Optimistic Paranoid said:
If you're thinking about "skin effect", that's only ac current.

You sure of your factoid?  I thought in any current flow the electrons will try to separate themselves.  It is just that with higher voltages there is more energy to push them as far apart as possible.

 -- Spiff
 
Thick wire can put a lot of stress on the solar controller terminals.  Take measures to keep vibration related issues from forming.

Here is the terminals on my Bluesky SB2512i after 5 years of use.  I am not sure how the 'rust' appeared on the PV- terminal.  Could be the salty surfboard on the ceiling.  The wire was Ancor tinned marine wire, just Split and crushed under screw, no Dielectric grease.  Dooh.

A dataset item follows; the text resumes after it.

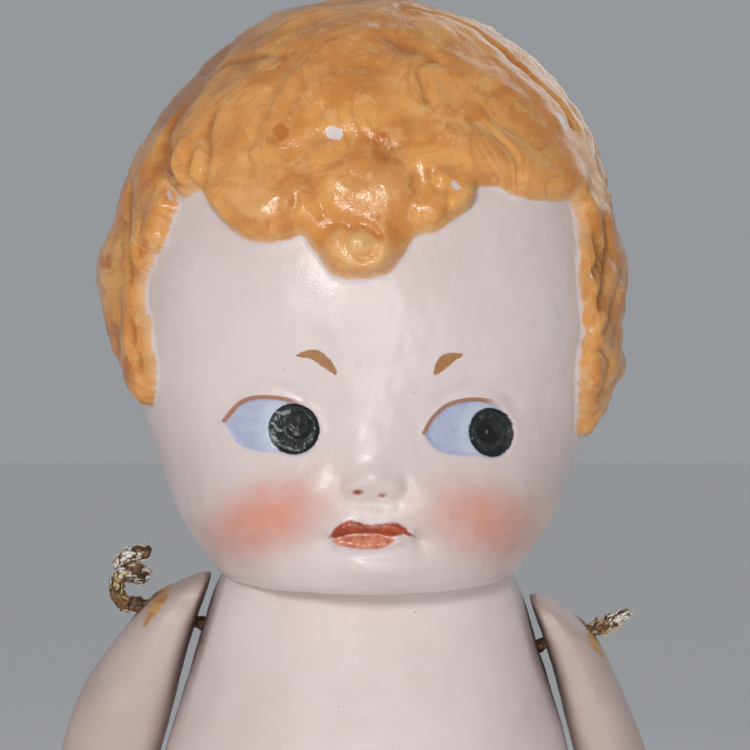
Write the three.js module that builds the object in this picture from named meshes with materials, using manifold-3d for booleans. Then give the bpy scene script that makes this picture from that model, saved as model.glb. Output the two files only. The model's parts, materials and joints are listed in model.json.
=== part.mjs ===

screwedconnection_zpsc934bdf6.jpg


CCterminals-1_zps45bcd6cd.jpg



This was my solution to 'crush stranded wire under set screw and plate' when i moved Controller closer to batteries over thicker wire and added more wattage.  There are 10 and 8 awg ring terminals whose ends I filed down so they would fit stacked, under the screws provided.  The larger modified ring terminals BAT+ and batt- are for 4awg wire. 8 awg from my framed kyocera 130 watt panel, 10 awg from the unisolar 68 watt stick on panel. 4AWG goes to 500 amp 50Mv Deltec Shunt(for battery monitor), and to the Common Stud on a Blueseas 6007M manual 1/2/both/0ff switch.  I have a 30 amp lever type circuit breaker in between Switch and controller, but it is a POS and causing too much voltage drop.  It gets warm at noon.  Going to a maxi fuse at some point.

Stereo shops sell offset reducers for stuffing thick copper where it was not designed to be stuffed.
I'll try and find some




shoehorningwireintoterminalblock_zps75864d30.jpg


Good crimping and good heatshrink, and I've not looked at it in 4 years




https://www.droppinhzcaraudio.com/p...-car-audio-1-0-to-4ga-wire-gauge-reducer-pair

File down the tangs so they fit flat and then drill a hole for the screw.